12. It is true that it is the prerogative of the Government to fix the rate of family pension. It is also true that the paucity of funds may compel the
Government to reduce the payments to the employees. However, it is equally clear that keeping in view the continuous increase in prices and the
rise in cost of living, the Government has allowed substantial increase in salaries. Factually, inflation is a fact of life. If on account of the increase in
prices, the Government thinks it necessary to allow salaries at a higher rate, it would not be just and fair to reduce the family pension admissible to
the employees. Still further, the loss is admittedly confined to the persons who are drawing basic pay from Rs. 1501/- to Rs. 7060/-. In the
circumstances of the case, there appears to be no justification.
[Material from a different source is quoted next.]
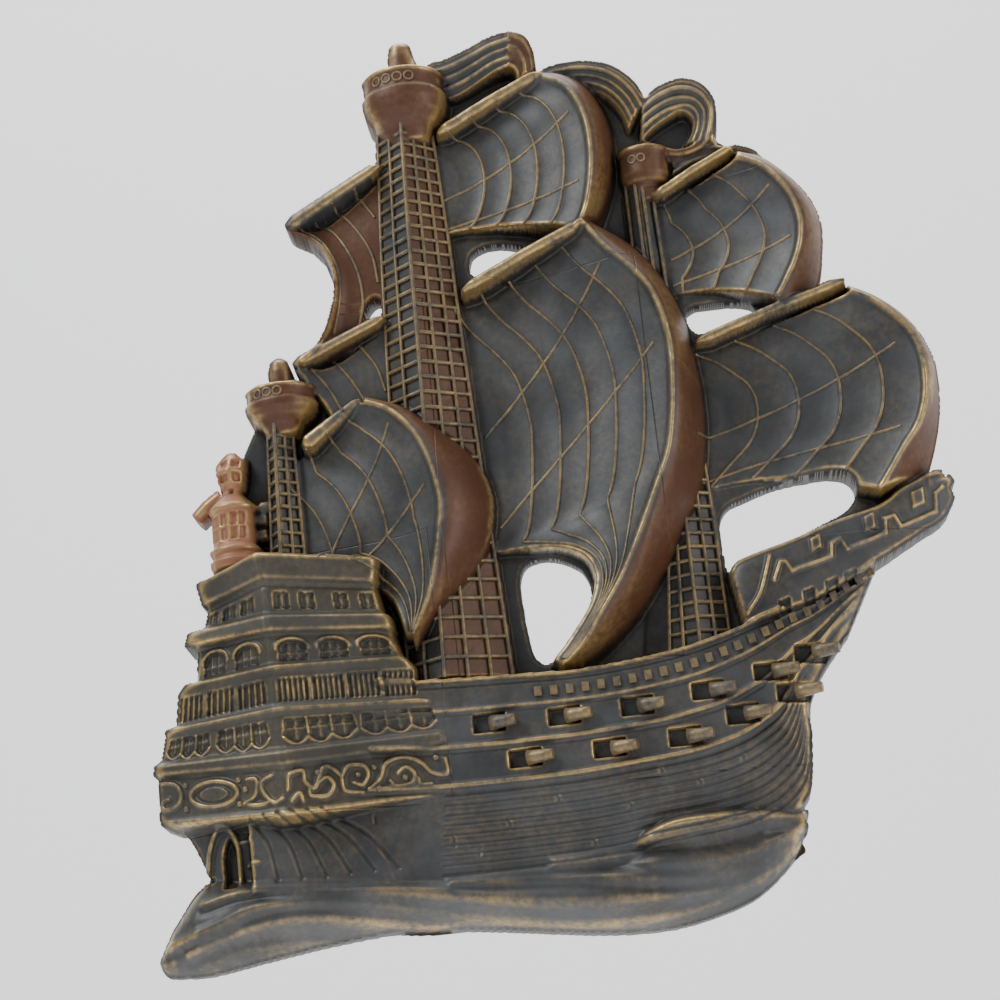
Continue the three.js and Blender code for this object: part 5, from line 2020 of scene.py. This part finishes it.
@dataclass(frozen=True)
class Patina:
    """A dark bronze patina with gold rubbed on what stands proud, and painted shade that darkens its hollows and
    walls.

    Attributes:
        name: Name of the material.
        rub: How strongly gold takes to the edges.
        dry: How much gold is brushed over everything.
        plain_edge: Edge value for pieces without their own, or none.
    """

    name: str
    rub: float = 1.0
    dry: float = 0.08
    plain_edge: float | None = None
    slate: tuple[float, float, float] = (0.030, 0.032, 0.034)
    shade_black: tuple[float, float, float] = (0.006, 0.006, 0.006)
    copper: tuple[float, float, float] = (0.085, 0.031, 0.014)
    salmon: tuple[float, float, float] = (0.32, 0.135, 0.075)
    olive: tuple[float, float, float] = (0.055, 0.046, 0.026)
    gold: tuple[float, float, float] = (0.52, 0.36, 0.15)

    def material(self) -> bpy.types.Material:
        """The material, made on first use."""
        known = bpy.data.materials.get(self.name)
        if known:
            return known
        material = bpy.data.materials.new(self.name)
        material.use_nodes = True
        nodes, link = material.node_tree.nodes, material.node_tree.links.new
        shader = nodes["Principled BSDF"]

        def attribute(name: str) -> bpy.types.NodeSocket:
            node = nodes.new("ShaderNodeAttribute")
            node.attribute_name = name
            return node.outputs["Fac"]

        def group(tree: bpy.types.NodeTree, **values: object) -> bpy.types.Node:
            node = nodes.new("ShaderNodeGroup")
            node.node_tree = tree
            for name, value in values.items():
                if isinstance(value, (int, float)):
                    node.inputs[name].default_value = value
                else:
                    link(value, node.inputs[name])
            return node

        def mix(a: object, b: object, share: object) -> bpy.types.NodeSocket:
            node = nodes.new("ShaderNodeMix")
            node.data_type = "RGBA"
            for socket, value in ((node.inputs["A"], a), (node.inputs["B"], b)):
                if isinstance(value, tuple):
                    socket.default_value = (*value, 1.0)
                else:
                    link(value, socket)
            link(share, node.inputs["Factor"])
            return node.outputs["Result"]

        def blend(start: float, end: float, share: bpy.types.NodeSocket) -> bpy.types.NodeSocket:
            node = nodes.new("ShaderNodeMapRange")
            node.inputs["To Min"].default_value = start
            node.inputs["To Max"].default_value = end
            link(share, node.inputs["Value"])
            return node.outputs["Result"]

        mottle = group(Groups.mottle(), Scale=38.0)
        colour = mix(self.slate, tuple(1.9 * c for c in self.slate), mottle.outputs["Mask"])
        if self.plain_edge is None:
            for tint, shade in (
                (Tint.COPPER, self.copper), (Tint.SALMON, self.salmon), (Tint.OLIVE, self.olive)
            ):
                colour = mix(colour, shade, attribute(tint.name.lower()))
            # Painted shade: the hollow mask darkens recesses, creases and walls towards black.
            colour = mix(colour, self.shade_black, attribute("hollow"))
            rubbed = group(Groups.rub(), Edge=attribute("edge"), Amount=self.rub, Dry=self.dry)
        else:
            rubbed = group(Groups.rub(), Edge=self.plain_edge, Amount=self.rub, Dry=self.dry)
        mask = rubbed.outputs["Mask"]
        link(mix(colour, self.gold, mask), shader.inputs["Base Color"])
        link(blend(0.15, 0.85, mask), shader.inputs["Metallic"])
        link(blend(0.47, 0.33, mask), shader.inputs["Roughness"])
        grain = group(Groups.mottle(), Scale=900.0, Detail=2.0, Low=0.2, High=0.8)
        bump = nodes.new("ShaderNodeBump")
        bump.inputs["Strength"].default_value = 0.12
        bump.inputs["Distance"].default_value = 0.0002
        link(grain.outputs["Mask"], bump.inputs["Height"])
        link(bump.outputs["Normal"], shader.inputs["Normal"])
        return material


# ---- Stage --------------------------------------------------------------------------------


@dataclass
class Stage:
    """The pale studio, its lights and the camera."""

    distance: float = 0.96
    pitch: float = 17.5
    yaw: float = 3.0
    roll: float = 6.0
    target: tuple[float, float, float] = (0.0, -0.012, 0.0)
    lens: float = 93.6

    def camera(self) -> None:
        """Stand the camera a little below and to the right of the plaque."""
        p, y, r = (math.radians(a) for a in (self.pitch, self.yaw, self.roll))
        ahead = Vector((-math.sin(y) * math.cos(p), math.cos(y) * math.cos(p), math.sin(p)))
        right = ahead.cross(Vector((0, 0, 1))).normalized()
        up = right.cross(ahead)
        tilted_up = up * math.cos(r) + right * math.sin(r)
        tilted_right = right * math.cos(r) - up * math.sin(r)
        lens = bpy.data.cameras.new("camera")
        lens.lens = self.lens
        lens.sensor_width = 36.0
        seat = bpy.data.objects.new("camera", lens)
        axes = Matrix((tilted_right, tilted_up, -ahead)).transposed().to_4x4()
        seat.matrix_world = Matrix.Translation(Vector(self.target) - ahead * self.distance) @ axes
        bpy.context.collection.objects.link(seat)
        bpy.context.scene.camera = seat

    @staticmethod
    def light(
        name: str, place: Sequence[float], power: float, size: float, colour: Sequence[float]
    ) -> None:
        """One soft square light that looks at the plaque."""
        lamp = bpy.data.lights.new(name, "AREA")
        lamp.energy = power
        lamp.size = size
        lamp.color = colour
        holder = bpy.data.objects.new(name, lamp)
        holder.location = place
        holder.rotation_euler = (-Vector(place)).to_track_quat("-Z", "Y").to_euler()
        bpy.context.collection.objects.link(holder)

    def build(self) -> None:
        """Build the backdrop, the lights and the camera."""
        mesh = bpy.data.meshes.new("backdrop")
        form = bmesh.new()
        wide, low, far = 6.0, -1.6, 2.2
        profile = [
            (-5.0, low), (far - 0.8, low), (far - 0.35, low + 0.1), (far - 0.1, low + 0.35),
            (far, low + 0.8), (far, 5.0)
        ]
        rows = [[form.verts.new((side, y, z)) for y, z in profile] for side in (-wide, wide)]
        for k in range(len(profile) - 1):
            face = form.faces.new((rows[0][k], rows[1][k], rows[1][k + 1], rows[0][k + 1]))
            face.smooth = True
        form.to_mesh(mesh)
        form.free()
        pale = bpy.data.materials.new("pale_backdrop")
        pale.use_nodes = True
        shader = pale.node_tree.nodes["Principled BSDF"]
        shader.inputs["Base Color"].default_value = (0.9, 0.9, 0.9, 1)
        shader.inputs["Roughness"].default_value = 0.9
        shader.inputs["Emission Color"].default_value = (1, 1, 1, 1)
        shader.inputs["Emission Strength"].default_value = 0.42
        mesh.materials.append(pale)
        backdrop = bpy.data.objects.new("backdrop", mesh)
        bpy.context.collection.objects.link(backdrop)
        world = bpy.data.worlds.new("studio")
        world.use_nodes = True
        world.node_tree.nodes["Background"].inputs["Color"].default_value = (0.95, 0.97, 1.0, 1)
        world.node_tree.nodes["Background"].inputs["Strength"].default_value = 0.4
        bpy.context.scene.world = world
        self.light("key", (-1.3, -1.1, 1.5), 34, 0.9, (0.93, 0.97, 1.0))
        self.light("side", (1.6, -1.0, 0.2), 12, 0.8, (1.0, 0.93, 0.86))
        self.light("backdrop_wash", (0.0, 0.5, 3.0), 120, 3.0, (1, 1, 1))
        self.camera()


# ---- The whole ----------------------------------------------------------------------------


def dress(piece: bpy.types.Object) -> None:
    """Fix a finished piece to the frame."""
    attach(piece, "root")
    log.info("%s: %d faces", piece.name, len(piece.data.polygons))


def work_up() -> tuple[Canvas, list[Ribs], list[StudRow]]:
    """Work the whole relief up on one canvas.

    Returns:
        The canvas, the fine lines and the small solids that stand on it.
    """
    low, high = CAD_BOX
    canvas = Canvas(
        (low.x / MM - GRID_MARGIN, low.z / MM - GRID_MARGIN), (
            high.x / MM + GRID_MARGIN, high.z / MM + GRID_MARGIN
        ), GRID_STEP
    )
    web, swell, hull, forecastle = Web(), Swell(), Hull(), Forecastle()
    castle, lantern, far, yards = SternCastle(), Lantern(), FarSails(), Yards()
    web.lay(canvas)
    for part in (
        swell, hull, forecastle, castle, lantern, far, yards, *SHROUDS, *NESTS, *SAILS.values(), *PENNANTS
    ):
        part.lay(canvas)
    castle.counter(canvas)
    swell.bow_wave(canvas)
    canvas.soften(0.45)
    swell.waves(canvas)
    canvas.settle(0.9)
    for part in (hull, forecastle, castle, lantern, far, *SAILS.values()):
        part.details(canvas)
    canvas.settle(0.28)
    web.pierce(canvas)

    ropes, seams, rings = Ribs("rigging", 0.8), Ribs("sail_seams", 0.62), Ribs("nest_rings", 0.42)
    for shroud in SHROUDS:
        ropes.add(*shroud.lines())
    for sail in (*SAILS.values(), far):
        seams.add(*sail.seam_lines(canvas))
    for nest in NESTS:
        rings.add(*nest.ring_lines())
    return canvas, [ropes, seams, rings], [hull.guns(canvas), hull.dentils(canvas), castle.beads(canvas)]


def patina_and_shade_marks(canvas: Canvas) -> dict[str, Array]:
    """The fields that the finish reads.

    Args:
        canvas: The finished canvas.

    Returns:
        Rubbed edges, painted shade in the hollows, and tints, each from 0 to 1.
    """
    depth = canvas.depth
    fine = depth - canvas.blurred(depth, 0.7)
    broad = depth - canvas.blurred(depth, 2.4)
    inner = smoothstep(*RIM_RANGE, canvas.blurred((depth > 0.5).astype(float), 0.9))
    marks = {
        "edge": inner * smoothstep(*EDGE_RANGE, fine + 0.07 * broad),
        # Painted shade: darkens where the surface sinks below its blurred surroundings, in recesses and creases.
        "hollow": PAINTED_SHADE_SHARE * smoothstep(*PAINTED_SHADE_RANGE, -broad - 0.6 * fine),
    }
    for tint in (Tint.COPPER, Tint.SALMON, Tint.OLIVE):
        marks[tint.name.lower()] = np.clip(canvas.tints[tint.value], 0.0, 1.0)
    return marks


def main() -> None:
    """Build the plaque and its stage."""
    logging.basicConfig(level=logging.INFO, format="%(message)s")
    canvas, ribs, studs = work_up()
    # The body's material carries the rubbed patina and the painted shade in its hollows.
    body = Body(canvas, Patina("rubbed_patina_and_shade"))
    pieces = body.build(patina_and_shade_marks(canvas))
    for piece in pieces:
        dress(piece)
        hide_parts(NODE)
    line_finish = Patina("rubbed_lines", plain_edge=0.42)
    for rib in ribs:
        dress(rib.build(line_finish))
    for row in studs:
        dress(row.build(line_finish))
    Stage().build()


if __name__ == "__main__":
    main()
13. Accordingly, the question as posed above is answered in the affirmative. It is held that the action of the respondents is arbitrary and unfair. It is,
consequently, violative of Articles 14 of the Constitution. The formula as fixed by the Government in respect of employees who were drawing pay
exceeding Rs. 1500/- per month, is set aside. The Government is directed to rerfix the rate of family pension in a way that there is no reduction.
The impugned orders are quashed to that extent. In the circumstances, there will be no order as to costs.